----- MATERIAL
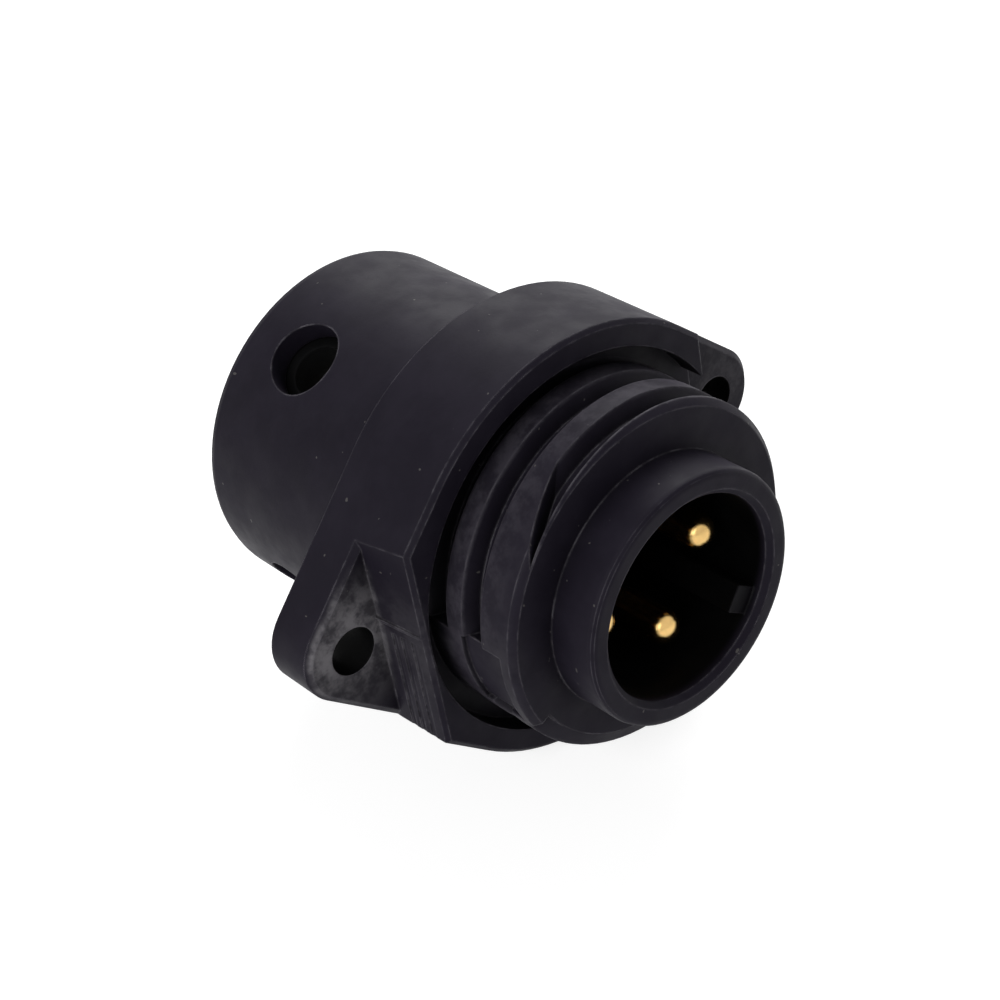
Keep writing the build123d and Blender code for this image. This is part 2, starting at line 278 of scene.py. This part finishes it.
def moulded_plastic(name, dark, pale, roughness, add_marks_and_painted_light):
    """Black satin moulding with faint mottling and fine grain, with painted shade in its hollows."""
    g = Graph(name)
    soft = g.rounded(EDGE_ROUNDING)
    colour = g.mix(g.ramp(g.noise(260, 4, 0.6), 0.35, 0.7), dark, pale)
    if add_marks_and_painted_light:
        colour = marks_and_painted_light(g, colour, soft)
    # painted shade: darker deep in hollows, from ambient occlusion
    open_share = g.ramp(g.openness(HOLLOW_REACH), 0.12, 0.75, 0.12, 1.0)
    g.link(g.mix(open_share, PAINTED_SHADE, colour), g.shader.inputs["Base Color"])
    rough = g.ramp(g.noise(450, 4, 0.55), 0.3, 0.7, roughness - 0.05, roughness + 0.07)
    g.link(rough, g.shader.inputs["Roughness"])
    g.shader.inputs["Specular IOR Level"].default_value = 0.06
    waves = g.bump(g.noise(160, 2, 0.4), 0.2 * MM, 0.1, soft)
    grain = g.bump(g.noise(4200, 2, 0.6), 0.02 * MM, 0.3, waves)
    g.link(grain, g.shader.inputs["Normal"])
    return g.material


def plain_metal(name, colour, roughness):
    """Turned or stamped metal with faint marks."""
    g = Graph(name)
    marks = tuple(c * MARK_SHADE for c in colour)
    g.link(g.mix(g.ramp(g.noise(700, 3, 0.6), 0.3, 0.7), marks, colour), g.shader.inputs["Base Color"])
    g.shader.inputs["Metallic"].default_value = 1.0
    rough = g.ramp(g.noise(1600, 3, 0.6), 0.3, 0.7, roughness, roughness + METAL_SPREAD)
    g.link(rough, g.shader.inputs["Roughness"])
    grain = g.bump(g.noise(5200, 2, 0.5), 0.01 * MM, 0.2, g.rounded(METAL_ROUNDING))
    g.link(grain, g.shader.inputs["Normal"])
    return g.material


def dress(looks):
    """Give each CAD node the look of its kind."""
    for name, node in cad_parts.items():
        look = next(m for start, m in looks.items() if name.startswith(start))
        node.data.materials.clear()
        node.data.materials.append(look)


def add_object(name, data):
    piece = bpy.data.objects.new(name, data)
    bpy.context.scene.collection.objects.link(piece)
    return piece


def turned_piece(name, centre, profile):
    """Closed turned solid: profile is (radius, y) from the rear end to the front end, both on the axis."""
    count = TURNED_SEGMENTS
    verts, faces = [], []
    rings = profile[1:-1]
    for radius, y in rings:
        for i in range(count):
            turn = 2 * pi * i / count
            verts.append((centre[0] + radius * cos(turn), y, centre[1] + radius * sin(turn)))
    for ring in range(len(rings) - 1):
        for i in range(count):
            a, b = ring * count + i, ring * count + (i + 1) % count
            faces.append((a, b, b + count, a + count))
    rear, front = len(verts), len(verts) + 1
    verts += [(centre[0], profile[0][1], centre[1]), (centre[0], profile[-1][1], centre[1])]
    last = (len(rings) - 1) * count
    for i in range(count):
        j = (i + 1) % count
        faces += [(rear, j, i), (front, last + i, last + j)]
    mesh = bpy.data.meshes.new(name)
    mesh.from_pydata(verts, [], faces)
    mesh.validate()
    mesh.shade_smooth()
    mesh.set_sharp_from_angle(angle=SHARP_ANGLE)
    return add_object(name, mesh)


def smooth_pin(node_name, look):
    """The turned pin again, with a round dome in place of the solid's few facets."""
    low_corner, high_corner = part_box(node_name)
    centre = ((low_corner[0] + high_corner[0]) / 2, (low_corner[2] + high_corner[2]) / 2)
    tip, tail_end = low_corner[1], high_corner[1]
    profile = [(0, tail_end), (TAIL_R - PIN_CHAMFER, tail_end), (TAIL_R, tail_end - PIN_CHAMFER)]
    profile += [(TAIL_R, COLLAR_REAR), (COLLAR_R - PIN_CHAMFER, COLLAR_REAR)]
    profile += [(COLLAR_R, COLLAR_REAR - PIN_CHAMFER), (COLLAR_R, COLLAR_FRONT), (PIN_R, COLLAR_FRONT)]
    for i in range(DOME_STEPS):
        t = pi / 2 * i / DOME_STEPS
        profile.append((PIN_R * cos(t), tip + PIN_DOME * (1 - sin(t))))
    profile.append((0, tip))
    piece = turned_piece("smooth_" + node_name, centre, profile)
    piece.data.materials.append(look)
    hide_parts(node_name)
    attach(piece, "housing")


def background_seen(tree):
    """1 where the camera, a reflection or a see-through surface looks at the background, 0 for light."""
    path = tree.nodes.new("ShaderNodeLightPath")
    seen = path.outputs["Is Camera Ray"]
    for kind in ("Is Glossy Ray", "Is Transmission Ray"):
        either = tree.nodes.new("ShaderNodeMath")
        either.operation = "MAXIMUM"
        tree.links.new(seen, either.inputs[0])
        tree.links.new(path.outputs[kind], either.inputs[1])
        seen = either.outputs[0]
    return seen


def make_floor():
    """Pale floor just under the part, which shows as white and keeps a faint shadow."""
    reach, level = FLOOR_REACH, cad_low.z - FLOOR_DROP
    corners = [(x, y, level) for x, y in ((-reach, -reach), (reach, -reach), (reach, reach), (-reach, reach))]
    mesh = bpy.data.meshes.new("floor")
    mesh.from_pydata(corners, [], [(0, 1, 2, 3)])
    material = bpy.data.materials.new("floor_white")
    material.use_nodes = True
    tree = material.node_tree
    shader = tree.nodes["Principled BSDF"]
    shader.inputs["Base Color"].default_value = FLOOR_GREY
    shader.inputs["Roughness"].default_value = FLOOR_ROUGHNESS
    shader.inputs["Specular IOR Level"].default_value = 0.0
    shader.inputs["Emission Color"].default_value = WHITE
    glow = tree.nodes.new("ShaderNodeMath")
    glow.operation = "MULTIPLY"
    glow.inputs[1].default_value = FLOOR_GLOW
    tree.links.new(background_seen(tree), glow.inputs[0])
    tree.links.new(glow.outputs[0], shader.inputs["Emission Strength"])
    mesh.materials.append(material)
    floor = add_object("floor", mesh)


def make_world():
    """Even pale light from all sides, with a background that is seen as white."""
    world = bpy.data.worlds.new("studio")
    bpy.context.scene.world = world
    world.use_nodes = True
    tree = world.node_tree
    background = tree.nodes["Background"]
    background.inputs["Color"].default_value = WHITE
    level = tree.nodes.new("ShaderNodeMapRange")
    level.inputs["To Min"].default_value = WORLD_LIGHT
    level.inputs["To Max"].default_value = WORLD_SEEN
    tree.links.new(background_seen(tree), level.inputs["Value"])
    tree.links.new(level.outputs["Result"], background.inputs["Strength"])


def make_lamp(name, place, width, power):
    """Square soft lamp aimed at the part's origin."""
    light = bpy.data.lights.new(name, "AREA")
    light.shape = "RECTANGLE"
    light.size = width
    light.size_y = width
    light.energy = power
    lamp = add_object(name, light)
    lamp.location = place
    lamp.rotation_mode = "QUATERNION"
    lamp.rotation_quaternion = (-Vector(place)).to_track_quat("-Z", "Y")


def make_camera():
    """Camera at the photo's angle."""
    right, up = Vector(CAMERA_RIGHT).normalized(), Vector(CAMERA_UP).normalized()
    back = right.cross(up).normalized()
    up = back.cross(right)
    camera = add_object("camera", bpy.data.cameras.new("camera"))
    camera.data.sensor_width = SENSOR_MM
    camera.data.lens = FOCAL_PX * SENSOR_MM / PICTURE_PX
    camera.data.clip_start = CLIP_START
    turn = Matrix((right, up, back)).transposed().to_4x4()
    camera.matrix_world = Matrix.Translation(Vector(CAMERA_PLACE) * MM) @ turn
    bpy.context.scene.camera = camera


black = moulded_plastic("housing_black", (0.0118, 0.0098, 0.0162), (0.0165, 0.014, 0.022), 0.5, True)
# painted shade: this black is darker than the housing's, for pieces seen only inside the mouth and holes
inner_black_painted_shade = moulded_plastic("insulator_black", (0.004, 0.004, 0.0045), (0.006, 0.006, 0.0065), 0.6, False)
gold = plain_metal("gold_contact", (0.76, 0.5, 0.19), 0.14)
nickel = plain_metal("nickel_brass", (0.72, 0.68, 0.58), 0.28)
zinc = plain_metal("zinc_steel", (0.68, 0.69, 0.71), 0.3)
spring = plain_metal("spring_steel", (0.3, 0.3, 0.31), 0.34)
dress({
    "housing": black,
    "socket_floor": inner_black_painted_shade,
    "contact_carrier": inner_black_painted_shade,
    "power_pin": gold,
    "earth_pin": gold,
    "terminal_block": nickel,
    "clamp_plate": zinc,
    "clamp_screw": zinc,
    "retaining_ring": spring,
})
for pin_name in PIN_NODES:
    smooth_pin(pin_name, gold)

make_floor()
make_world()
for lamp_facts in LAMPS:
    make_lamp(*lamp_facts)
make_camera()

bpy.context.scene.view_settings.view_transform = "Standard"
----------
TO DO →
Copy every line of the listing containing the string "scene".

OUTPUT FOR THIS TASK →
Keep writing the build123d and Blender code for this image. This is part 2, starting at line 278 of scene.py. This part finishes it.
    bpy.context.scene.collection.objects.link(piece)
    bpy.context.scene.world = world
    bpy.context.scene.camera = camera
bpy.context.scene.view_settings.view_transform = "Standard"